3Les hommes du second plan présentent la chasse en action : celui qui est à pied, à gauche, tend l’appât à un oiseau qu’il a lancé vers une proie, un héron dont on ne voit malheureusement plus que le bas du corps. Un cavalier fait de même pour un rapace en chasse d’un autre héron. De façon peu plausible, l’oiseau de proie est simultanément rappelé par un comparse à pied agitant un leurre formé de deux ailes d’oiseau reliées par un morceau de bois. Plus moderne, un chasseur à haut chapeau rouge pointe son arquebuse vers un héron.
4Les rapaces figurés sont presque tous des autours des palombes5, dont la taille est supérieure à celle des différentes espèces de faucons. Cela leur donne le poids nécessaire pour percuter un grand échassier comme le héron. Celui-ci, proie au vol lent, mais au bec redoutable, pouvait aussi être chassé avec trois faucons aux rôles différenciés. Les liciers ont représenté avec véracité nombre de détails caractéristiques de la chasse au vol : fauconnière (sac de chasse) à la ceinture du chasseur vêtu de rouge situé dans le groupe de premier plan à gauche ; gants à longs rabats, portés par trois des chasseurs ; jets permettant de maintenir les oiseaux ; leurre ; appâts ; sonnettes équipant les pattes des oiseaux ; chaperon servant à les aveugler temporairement…
5Cette tapisserie, datée des environs de 1520, a probablement été tissée dans une des villes de l’actuelle Belgique ou du nord de la France, où de nombreux métiers de tapisserie étaient actifs. La dominante rouge des habits des personnages du premier plan contraste agréablement avec le vert du paysage, vert qui est la couleur favorite de Michel Pastoureau. L’œuvre est un beau témoignage des relations complexes nouées entre l’homme et l’animal, et à ce titre, j’espère qu’elle plaira au destinataire de ce recueil. Comme certains de mes ancêtres étaient chasseurs – il se dit dans ma famille que mon trisaïeul aurait contribué à la documentation d’Alphonse Daudet sur la chasse au lion – et comme mon père a été, en 1974-1975, l’un des artisans de la réforme du permis de chasser en France, le choix d’une tapisserie à thème cynégétique m’a paru approprié pour dire mon amitié à Michel.
Notes de bas de page
1 A. Paulus, B. Van den Abeele (éd.), L’Art de chasser avec les oiseaux : le traité de fauconnerie « De arte venandi cum avibus » – Frédéric II de Hohenstaufen, Nogent-le-Roi, 2000.

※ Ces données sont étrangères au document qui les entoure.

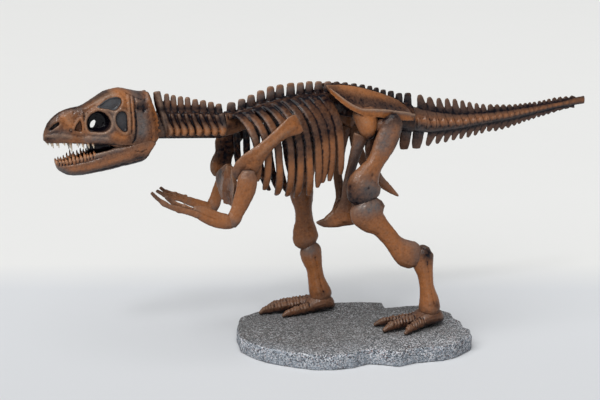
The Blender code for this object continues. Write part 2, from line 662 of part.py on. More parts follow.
def build_arms(material, grey, parent):
    for side, word in ((LEFT, "left"), (RIGHT, "right")):
        make_node("scapula_" + word, [scapula_shape(side)], material, parent)
        make_node("humerus_" + word, [bone(HUMERUS[side])], material, parent,
                  [scapula_shape(side, CLEAR)])
        make_node("forearm_" + word, [bone(FOREARM[side])], material, parent,
                  [bone(HUMERUS[side], grow=CLEAR)])
        make_node("hand_" + word, [bone(finger, sides=6) for finger in FINGERS[side]], material,
                  parent, [bone(FOREARM[side], grow=CLEAR)])
    cuts = [scapula_shape(side, CLEAR) for side in (LEFT, RIGHT)]
    cuts += [bone(HUMERUS[side], grow=CLEAR) for side in (LEFT, RIGHT)]
    make_node("chest_plate", [chest_plate()], grey, parent, cuts)


# ---------------------------------------------------------------- pelvis
# x, z of the upper edge, y and z of the flared rim, sag of the dish between them (left side)
ILIUM_SECTIONS = (
    (-0.086, 0.884, -0.062, 0.872, 0.002),
    (-0.066, 0.884, -0.084, 0.856, 0.006),
    (-0.030, 0.882, -0.104, 0.828, 0.012),
    (0.005, 0.877, -0.112, 0.809, 0.014),
    (0.050, 0.866, -0.114, 0.807, 0.014),
    (0.095, 0.852, -0.112, 0.805, 0.014),
    (0.140, 0.835, -0.106, 0.794, 0.012),
    (0.180, 0.814, -0.096, 0.778, 0.008),
    (0.208, 0.788, -0.084, 0.764, 0.004),
)
ILIUM_THICKNESS = 0.013
HIP_PILLAR = ((0.026, -0.078, 0.822, 0.092, 0.050), (0.029, -0.082, 0.795, 0.086, 0.056),
              (0.033, -0.085, 0.765, 0.076, 0.056), (0.038, -0.086, 0.735, 0.062, 0.052),
              (0.042, -0.086, 0.712, 0.034, 0.034))


def ilium_shape(side, grow=0.0):
    """Dished blade that leans out from the back bone, and the pillar down to the hip socket."""
    rings = []
    last = len(ILIUM_SECTIONS) - 1
    for index, (x, top, rim_y, rim_z, sag) in enumerate(ILIUM_SECTIONS):
        end = -grow if index == 0 else (grow if index == last else 0.0)
        inner_y = -0.0225
        upper = []
        lower = []
        for step in range(5):
            t = step / 4
            y = inner_y + (rim_y - inner_y) * t
            z = top + (rim_z - top) * t - sag * math.sin(math.pi * t)
            upper.append((y - (grow if step == 4 else 0.0), z + grow))
            lower.append((y - (grow if step == 4 else 0.0), z - ILIUM_THICKNESS - grow))
        outline = upper + list(reversed(lower))
        rings.append([Vector((x + end, y * -side, z)) for y, z in outline])
    return [loft(rings), bone(mirrored(HIP_PILLAR, side), sides=8, grow=grow)]


PUBIS_SHAFT = ((0.020, -0.078, 0.720, 0.062, 0.030), (0.009, -0.070, 0.682, 0.048, 0.026),
               (-0.004, -0.058, 0.620, 0.038, 0.024), (-0.015, -0.044, 0.556, 0.034, 0.024),
               (-0.010, -0.022, 0.490, 0.046, 0.026), (-0.011, -0.010, 0.440, 0.084, 0.026))
PUBIS_BOOT = ((-0.106, 0.0, 0.416, 0.012, 0.012), (-0.086, 0.0, 0.413, 0.030, 0.020),
              (-0.050, 0.0, 0.416, 0.050, 0.030), (-0.015, 0.0, 0.420, 0.056, 0.034),
              (0.020, 0.0, 0.416, 0.044, 0.030), (0.052, 0.0, 0.410, 0.020, 0.018))
ISCHIUM_SHAFT = ((0.063, -0.0773, 0.721, 0.054, 0.027), (0.0585, -0.0677, 0.6755, 0.048, 0.024),
                 (0.074, -0.048, 0.612, 0.038, 0.022), (0.104, -0.028, 0.558, 0.034, 0.022),
                 (0.140, -0.012, 0.523, 0.030, 0.018), (0.168, -0.004, 0.500, 0.020, 0.014),
                 (0.189, 0.0, 0.484, 0.007, 0.008))


def build_pelvis(material, grey, parent):
    cutters = []
    for side, word in ((LEFT, "left"), (RIGHT, "right")):
        make_node("ilium_" + word, ilium_shape(side), material, parent, [spine_side_cut()])
        cutters += ilium_shape(side, CLEAR)
    pubis = [bone(mirrored(PUBIS_SHAFT, side)) for side in (LEFT, RIGHT)] + [bone(PUBIS_BOOT)]
    make_node("pubis", pubis, grey, parent, cutters)
    cutters = ilium_shape(LEFT, CLEAR) + ilium_shape(RIGHT, CLEAR)
    cutters += [bone(mirrored(PUBIS_SHAFT, side), grow=CLEAR) for side in (LEFT, RIGHT)]
    ischium = [bone(mirrored(ISCHIUM_SHAFT, side)) for side in (LEFT, RIGHT)]
    make_node("ischium", ischium, grey, parent, cutters)





# ---------------------------------------------------------------- legs
FEMUR = {
    LEFT: ((0.121, -0.108, 0.784, 0.040, 0.040), (0.117, -0.108, 0.766, 0.072, 0.052),
           (0.107, -0.110, 0.733, 0.084, 0.054), (0.092, -0.112, 0.700, 0.086, 0.052),
           (0.071, -0.116, 0.663, 0.074, 0.048), (0.048, -0.120, 0.628, 0.066, 0.048),
           (0.028, -0.124, 0.598, 0.084, 0.056), (0.015, -0.128, 0.570, 0.112, 0.068),
           (0.012, -0.130, 0.544, 0.114, 0.070), (0.012, -0.130, 0.522, 0.100, 0.064),
           (0.013, -0.130, 0.508, 0.072, 0.050)),
    RIGHT: ((0.066, 0.106, 0.742, 0.040, 0.040), (0.052, 0.107, 0.728, 0.066, 0.050),
            (0.019, 0.114, 0.703, 0.072, 0.050), (-0.020, 0.124, 0.667, 0.062, 0.046),
            (-0.055, 0.132, 0.628, 0.062, 0.046), (-0.087, 0.137, 0.590, 0.074, 0.052),
            (-0.110, 0.138, 0.558, 0.096, 0.066), (-0.120, 0.138, 0.535, 0.088, 0.064),
            (-0.126, 0.137, 0.517, 0.056, 0.046)),
}
TIBIA = {
    LEFT: ((0.014, -0.131, 0.514, 0.078, 0.052), (0.017, -0.132, 0.498, 0.114, 0.068),
           (0.022, -0.134, 0.470, 0.134, 0.072), (0.034, -0.135, 0.448, 0.110, 0.066),
           (0.063, -0.136, 0.420, 0.074, 0.058), (0.087, -0.138, 0.394, 0.066, 0.050),
           (0.120, -0.140, 0.354, 0.067, 0.050), (0.141, -0.141, 0.335, 0.084, 0.056),
           (0.162, -0.142, 0.3210, 0.095, 0.060), (0.185, -0.142, 0.3125, 0.083, 0.058),
           (0.205, -0.142, 0.305, 0.056, 0.042)),
    RIGHT: ((-0.120, 0.131, 0.526, 0.056, 0.050), (-0.116, 0.132, 0.508, 0.086, 0.066),
            (-0.112, 0.133, 0.476, 0.086, 0.068), (-0.106, 0.135, 0.432, 0.066, 0.054),
             (-0.102, 0.137, 0.392, 0.070, 0.050), (-0.099, 0.139, 0.350, 0.094, 0.054),
            (-0.093, 0.140, 0.316, 0.096, 0.058), (-0.087, 0.140, 0.296, 0.062, 0.042)),
}
METATARSUS = {
    LEFT: ((0.226, -0.142, 0.336, 0.036, 0.040), (0.222, -0.142, 0.322, 0.068, 0.058),
           (0.220, -0.142, 0.290, 0.081, 0.060), (0.230, -0.142, 0.240, 0.058, 0.052),
           (0.238, -0.142, 0.190, 0.055, 0.052), (0.247, -0.141, 0.145, 0.073, 0.066),
           (0.250, -0.140, 0.116, 0.078, 0.072), (0.254, -0.139, 0.096, 0.056, 0.056)),
    RIGHT: ((-0.084, 0.140, 0.306, 0.046, 0.042), (-0.080, 0.140, 0.290, 0.076, 0.060),
            (-0.074, 0.141, 0.258, 0.080, 0.062), (-0.062, 0.142, 0.212, 0.062, 0.054),
            (-0.054, 0.143, 0.170, 0.066, 0.058), (-0.044, 0.144, 0.135, 0.080, 0.070),
            (-0.036, 0.145, 0.112, 0.084, 0.076), (-0.032, 0.145, 0.094, 0.060, 0.060)),
}
# instep pad, then inner, middle and outer toe
FOOT = {
    LEFT: (((0.302, -0.118, 0.070, 0.028, 0.040), (0.286, -0.122, 0.081, 0.052, 0.070),
            (0.256, -0.128, 0.090, 0.074, 0.090), (0.220, -0.134, 0.083, 0.060, 0.090),
            (0.194, -0.138, 0.073, 0.040, 0.070)),
           ((0.226, -0.112, 0.080, 0.046, 0.036), (0.184, -0.098, 0.075, 0.038, 0.030),
            (0.142, -0.090, 0.071, 0.034, 0.028), (0.104, -0.086, 0.069, 0.030, 0.024),
            (0.080, -0.084, 0.065, 0.022, 0.018), (0.062, -0.083, 0.059, 0.008, 0.008)),
           ((0.220, -0.136, 0.082, 0.048, 0.036), (0.180, -0.140, 0.079, 0.042, 0.032),
            (0.139, -0.144, 0.075, 0.038, 0.030), (0.104, -0.148, 0.071, 0.032, 0.026),
            (0.083, -0.151, 0.065, 0.024, 0.020), (0.066, -0.154, 0.059, 0.008, 0.008)),
           ((0.238, -0.148, 0.082, 0.046, 0.036), (0.208, -0.164, 0.077, 0.038, 0.030),
            (0.178, -0.178, 0.072, 0.034, 0.028), (0.153, -0.190, 0.068, 0.028, 0.022),
            (0.138, -0.198, 0.064, 0.020, 0.016), (0.126, -0.204, 0.059, 0.008, 0.008))),
    RIGHT: (((0.006, 0.148, 0.066, 0.026, 0.040), (-0.008, 0.148, 0.080, 0.052, 0.070),
             (-0.034, 0.150, 0.090, 0.074, 0.090), (-0.068, 0.154, 0.083, 0.060, 0.090),
             (-0.092, 0.156, 0.073, 0.040, 0.070)),
            ((-0.060, 0.134, 0.080, 0.046, 0.036), (-0.100, 0.127, 0.074, 0.038, 0.030),
             (-0.136, 0.123, 0.070, 0.034, 0.028), (-0.164, 0.120, 0.067, 0.028, 0.022),
             (-0.180, 0.118, 0.063, 0.020, 0.016), (-0.194, 0.117, 0.058, 0.008, 0.008)),
            ((-0.070, 0.158, 0.084, 0.050, 0.038), (-0.120, 0.164, 0.080, 0.044, 0.034),
             (-0.168, 0.168, 0.076, 0.040, 0.032), (-0.212, 0.171, 0.072, 0.034, 0.028),
             (-0.240, 0.172, 0.066, 0.026, 0.020), (-0.260, 0.172, 0.059, 0.008, 0.008)),
            ((-0.056, 0.174, 0.086, 0.048, 0.036), (-0.096, 0.190, 0.082, 0.040, 0.032),
             (-0.138, 0.200, 0.078, 0.038, 0.030), (-0.180, 0.206, 0.074, 0.032, 0.026),
             (-0.208, 0.208, 0.067, 0.022, 0.018), (-0.226, 0.209, 0.059, 0.008, 0.008))),
}
FEMUR_HEAD = {
    LEFT: ((0.064, -0.062, 0.752, 0.030, 0.030), (0.078, -0.082, 0.756, 0.040, 0.040),
           (0.100, -0.104, 0.757, 0.044, 0.044)),
    RIGHT: ((0.053, 0.080, 0.7365, 0.035, 0.035), (0.052, 0.089, 0.734, 0.042, 0.042),
            (0.050, 0.104, 0.730, 0.044, 0.044)),
}


def build_legs(material, parent):
    for side, word in ((LEFT, "left"), (RIGHT, "right")):
        socket = ilium_shape(side, CLEAR)
        cuts = socket + [bone(mirrored(PUBIS_SHAFT, side), grow=CLEAR),
                         bone(mirrored(ISCHIUM_SHAFT, side), grow=CLEAR)]
        make_node("femur_" + word, [bone(FEMUR[side]), bone(FEMUR_HEAD[side], lateral=(1, 0, 0))],
                  material, parent, cuts)
        make_node("tibia_" + word, [bone(TIBIA[side])], material, parent,
                  [bone(FEMUR[side], grow=CLEAR)])
        make_node("metatarsus_" + word, [bone(METATARSUS[side])], material, parent,
                  [bone(TIBIA[side], grow=CLEAR)])
        toes = [bone(row, sides=6) for row in FOOT[side]]
        ground = box((-0.5, -0.5, -0.1), (0.5, 0.5, SOLE))
        make_node("foot_" + word, toes, material, parent,
                  [bone(METATARSUS[side], grow=CLEAR), ground])


def main():
    clear_scene()
    brown = make_material("stained_bone", BONE_BROWN, 0.42)
    grey = make_material("shaded_bone", BONE_GREY, 0.45)
    dark = make_material("dark_bone", BONE_SHADOW, 0.45)
    stone = make_material("speckled_stone", STONE_GREY, 0.85)
    statue = bpy.data.objects.new("skeleton_statue", None)
    bpy.context.scene.collection.objects.link(statue)
    make_node("base", [base_shape()], stone, statue)
    build_skull(brown, statue)
    build_jaw(brown, statue)
    build_column(statue, brown, dark)
    build_ribs(LEFT, "ribs_left", brown, statue)
    build_ribs(RIGHT, "ribs_right", brown, statue)
    build_arms(brown, grey, statue)
    build_pelvis(brown, grey, statue)
    build_legs(brown, statue)


main()
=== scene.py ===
import math

import bpy
import numpy as np
from bpy.props import FloatProperty, FloatVectorProperty, IntProperty, PointerProperty
from mathutils import Matrix, Vector, noise


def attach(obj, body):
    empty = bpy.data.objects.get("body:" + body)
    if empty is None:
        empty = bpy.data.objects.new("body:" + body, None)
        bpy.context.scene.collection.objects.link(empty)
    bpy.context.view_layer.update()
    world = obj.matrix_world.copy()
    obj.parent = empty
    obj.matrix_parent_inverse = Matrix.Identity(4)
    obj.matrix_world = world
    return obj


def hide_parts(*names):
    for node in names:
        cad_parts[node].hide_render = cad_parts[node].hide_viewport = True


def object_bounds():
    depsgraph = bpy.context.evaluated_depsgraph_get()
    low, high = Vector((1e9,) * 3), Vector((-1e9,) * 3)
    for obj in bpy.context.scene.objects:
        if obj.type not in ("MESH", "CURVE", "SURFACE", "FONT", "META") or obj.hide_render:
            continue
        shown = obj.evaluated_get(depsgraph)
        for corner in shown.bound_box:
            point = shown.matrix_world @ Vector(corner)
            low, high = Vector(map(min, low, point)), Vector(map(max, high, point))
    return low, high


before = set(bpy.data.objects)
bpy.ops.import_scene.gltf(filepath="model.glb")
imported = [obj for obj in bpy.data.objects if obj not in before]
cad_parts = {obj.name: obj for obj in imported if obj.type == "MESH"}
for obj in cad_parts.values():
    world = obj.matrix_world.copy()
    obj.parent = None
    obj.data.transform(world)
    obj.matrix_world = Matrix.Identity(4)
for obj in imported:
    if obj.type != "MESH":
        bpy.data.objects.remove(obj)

bl_info = {"name": "Cast Dinosaur Skeleton Statue", "version": (1, 0, 0), "blender": (4, 5, 0),
    "location": "View3D > Sidebar > Statue",
    "description": "Builds a cast dinosaur skeleton statue on its stone-look base",
    "category": "Object"}

CAD_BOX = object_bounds()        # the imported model's lowest and highest corners
LEFT = -1                    # the animal's left side lies at -Y
RIGHT = 1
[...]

2 Inv. T 202-1957, dimensions de la pièce : 4,45 x 10,76 m.
3 Paris, musée de Cluny, Cl. 22855 à Cl. 22858. F. Joubert, La Tapisserie médiévale au musée de Cluny, Paris, 1987, p. 168-178, n° XVII. Don Marcel et Laurence Bich.
4 Je remercie M. Pierre Courjaret, vice-président d’honneur de l’Association nationale des fauconniers et autoursiers français, qui a apporté d’indispensables précisions pour l’établissement de cette notice.
5 Cette identification a été unanimement faite par M. Courjaret, ainsi que par des membres du groupement ornithologique du Roussillon dont M. Lionel Courmont, du Conservatoire d’espaces naturels Languedoc-Roussillon.